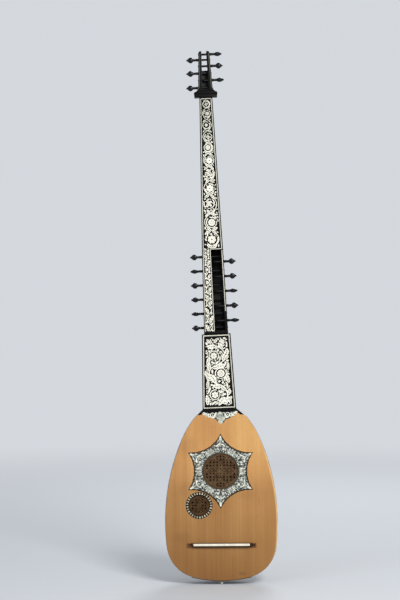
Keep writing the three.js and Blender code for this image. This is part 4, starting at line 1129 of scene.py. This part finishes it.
def star_point(art, bright, axis):
    """The mosaic of one point of the star and of the hollow side that follows it."""
    out_x, out_z = math.cos(axis), math.sin(axis)

    def at(u, v):
        return (ROSE_X + u * out_x - v * out_z, ROSE_Z + u * out_z + v * out_x)

    def place_leaf(target, u, v, aim, length, width, bend, lobes=2):
        target.add(leaf(*at(u, v), axis + aim, length, width, bend, lobes))
    place_leaf(art, 83, 0, 0, 22, 9.5, 0, 3)
    art.engrave([at(86, 0), at(102, 0)], (0.45, 0.2))
    for spread in (-0.22, 0, 0.22):
        place_leaf(art if spread else bright, 104.5, 6 * spread, spread * 0.5, 19, 3.4, -spread * 0.7)
    for side in (-1, 1):
        x, z = at(77.5, side * 9.4)
        bright.add(circle(x, z, 4.7, 16))
        art.mark_disc(x, z, 6.2)
        art.engrave(circle(x, z, 2.6, 12), 0.3, closed=True)
        bright.add_band([at(119.5, side * 0.9), at(109, side * 4.2), at(99, side * 9.2)], [0.5, 0.9, 0.6])
        place_leaf(bright, 84, side * 15.5, -side * 0.5, 19, 5.4, -side * 0.8)
        for out, aside, aim, length, width, bend in STAR_LEAVES:
            place_leaf(art, out, side * aside, side * aim, length, width, side * bend)
    for k, (low, high) in enumerate(STAR_BARS, -(len(STAR_BARS) // 2)):
        angle = axis + (math.pi / STAR_POINTS + k * STAR_BAR_ANGLE)
        bar = [polar(ROSE_X, ROSE_Z, radius, angle) for radius in (low, (low + high) / 2, high)]
        (art if k % 2 else bright).add_band(bar, STAR_BAR_HALF)


def star_mosaic():
    edge = star_outline(STAR_MOSAIC_INSET)

    def inside(x, z):
        return within(edge, x, z) & (np.hypot(x - ROSE_X, z - ROSE_Z) > ROSE_RADIUS + STAR_MOSAIC_GAP)
    ground = [star_outline(STAR_GROUND_INSET), circle(ROSE_X, ROSE_Z, ROSE_RADIUS, 72)]
    outline_plate("star_ground", ground, GROUND_LAYER, body_point, GREY_PEARL)
    bounds = tuple((middle - STAR_RADIUS, middle + STAR_RADIUS) for middle in (ROSE_X, ROSE_Z))
    art, bright = Ornament(bounds, inside), Ornament(bounds, inside)
    for point in range(STAR_POINTS):
        star_point(art, bright, math.pi / 2 + TURN * point / STAR_POINTS)
    art.taken |= bright.taken
    art.fill(random.Random(5), (2.8, 2.1, 1.5), 0.7, 2200)
    add_piece("star_mosaic", art.pale_solid(PEARL_LAYER, body_point), PEARL, replaces=("star_panel",))
    add_piece("star_highlights", bright.pale_solid(BRIGHT_LAYER, body_point), WHITE_PEARL)
    add_piece("star_engraving", art.dark_solid(STAR_LINES_LAYER, body_point), MASTIC)
    ring = [circle(ROSE_X, ROSE_Z, ROSE_RADIUS + more, FINE) for more in (ROSE_RING_OUT, ROSE_RING_IN)]
    outline_plate("rose_edge_ring", ring, ROSE_RING_LAYER, body_point, RIM_WOOD, bevel=ROSE_RING_BEVEL)


def ring_mosaic():
    """Tapered pearl pieces round the small rose, each with a short one outside it."""
    loops = [circle(SMALL_X, SMALL_Z, radius, FINE) for radius in (SMALL_RING, SMALL_RADIUS)]
    outline_plate("small_rose_ring_ground", loops, GROUND_LAYER, body_point, MASTIC,
                  replaces=("small_rose_ring",))
    pieces = Solid()
    for k in range(RING_PIECES):
        angle = TURN * k / RING_PIECES
        for low, high, wide in RING_SHAPES:
            corners = ((low, -wide), (high, -wide), (high + RING_POINT, 0), (high, wide), (low, wide))
            outline = [polar(SMALL_X, SMALL_Z, radius, angle + aside) for radius, aside in corners]
            pieces.prism(outline, PEARL_LAYER, body_point)
    add_piece("small_rose_mosaic", pieces, WARM_PEARL)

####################

**WHAT IS ASKED**
Print the listing above in full, exactly as it is.

**RESULT OF THE TASK**
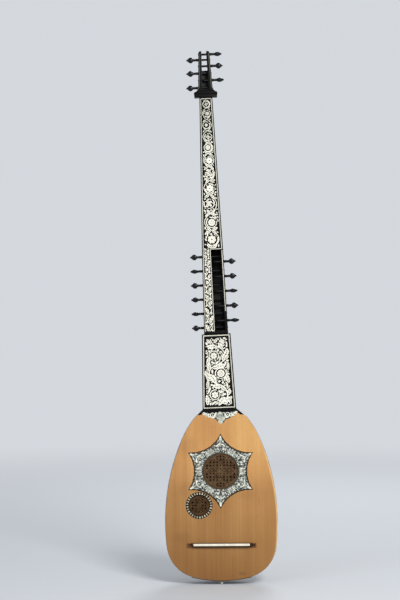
Keep writing the three.js and Blender code for this image. This is part 4, starting at line 1129 of scene.py. This part finishes it.
def star_point(art, bright, axis):
    """The mosaic of one point of the star and of the hollow side that follows it."""
    out_x, out_z = math.cos(axis), math.sin(axis)

    def at(u, v):
        return (ROSE_X + u * out_x - v * out_z, ROSE_Z + u * out_z + v * out_x)

    def place_leaf(target, u, v, aim, length, width, bend, lobes=2):
        target.add(leaf(*at(u, v), axis + aim, length, width, bend, lobes))
    place_leaf(art, 83, 0, 0, 22, 9.5, 0, 3)
    art.engrave([at(86, 0), at(102, 0)], (0.45, 0.2))
    for spread in (-0.22, 0, 0.22):
        place_leaf(art if spread else bright, 104.5, 6 * spread, spread * 0.5, 19, 3.4, -spread * 0.7)
    for side in (-1, 1):
        x, z = at(77.5, side * 9.4)
        bright.add(circle(x, z, 4.7, 16))
        art.mark_disc(x, z, 6.2)
        art.engrave(circle(x, z, 2.6, 12), 0.3, closed=True)
        bright.add_band([at(119.5, side * 0.9), at(109, side * 4.2), at(99, side * 9.2)], [0.5, 0.9, 0.6])
        place_leaf(bright, 84, side * 15.5, -side * 0.5, 19, 5.4, -side * 0.8)
        for out, aside, aim, length, width, bend in STAR_LEAVES:
            place_leaf(art, out, side * aside, side * aim, length, width, side * bend)
    for k, (low, high) in enumerate(STAR_BARS, -(len(STAR_BARS) // 2)):
        angle = axis + (math.pi / STAR_POINTS + k * STAR_BAR_ANGLE)
        bar = [polar(ROSE_X, ROSE_Z, radius, angle) for radius in (low, (low + high) / 2, high)]
        (art if k % 2 else bright).add_band(bar, STAR_BAR_HALF)


def star_mosaic():
    edge = star_outline(STAR_MOSAIC_INSET)

    def inside(x, z):
        return within(edge, x, z) & (np.hypot(x - ROSE_X, z - ROSE_Z) > ROSE_RADIUS + STAR_MOSAIC_GAP)
    ground = [star_outline(STAR_GROUND_INSET), circle(ROSE_X, ROSE_Z, ROSE_RADIUS, 72)]
    outline_plate("star_ground", ground, GROUND_LAYER, body_point, GREY_PEARL)
    bounds = tuple((middle - STAR_RADIUS, middle + STAR_RADIUS) for middle in (ROSE_X, ROSE_Z))
    art, bright = Ornament(bounds, inside), Ornament(bounds, inside)
    for point in range(STAR_POINTS):
        star_point(art, bright, math.pi / 2 + TURN * point / STAR_POINTS)
    art.taken |= bright.taken
    art.fill(random.Random(5), (2.8, 2.1, 1.5), 0.7, 2200)
    add_piece("star_mosaic", art.pale_solid(PEARL_LAYER, body_point), PEARL, replaces=("star_panel",))
    add_piece("star_highlights", bright.pale_solid(BRIGHT_LAYER, body_point), WHITE_PEARL)
    add_piece("star_engraving", art.dark_solid(STAR_LINES_LAYER, body_point), MASTIC)
    ring = [circle(ROSE_X, ROSE_Z, ROSE_RADIUS + more, FINE) for more in (ROSE_RING_OUT, ROSE_RING_IN)]
    outline_plate("rose_edge_ring", ring, ROSE_RING_LAYER, body_point, RIM_WOOD, bevel=ROSE_RING_BEVEL)


def ring_mosaic():
    """Tapered pearl pieces round the small rose, each with a short one outside it."""
    loops = [circle(SMALL_X, SMALL_Z, radius, FINE) for radius in (SMALL_RING, SMALL_RADIUS)]
    outline_plate("small_rose_ring_ground", loops, GROUND_LAYER, body_point, MASTIC,
                  replaces=("small_rose_ring",))
    pieces = Solid()
    for k in range(RING_PIECES):
        angle = TURN * k / RING_PIECES
        for low, high, wide in RING_SHAPES:
            corners = ((low, -wide), (high, -wide), (high + RING_POINT, 0), (high, wide), (low, wide))
            outline = [polar(SMALL_X, SMALL_Z, radius, angle + aside) for radius, aside in corners]
            pieces.prism(outline, PEARL_LAYER, body_point)
    add_piece("small_rose_mosaic", pieces, WARM_PEARL)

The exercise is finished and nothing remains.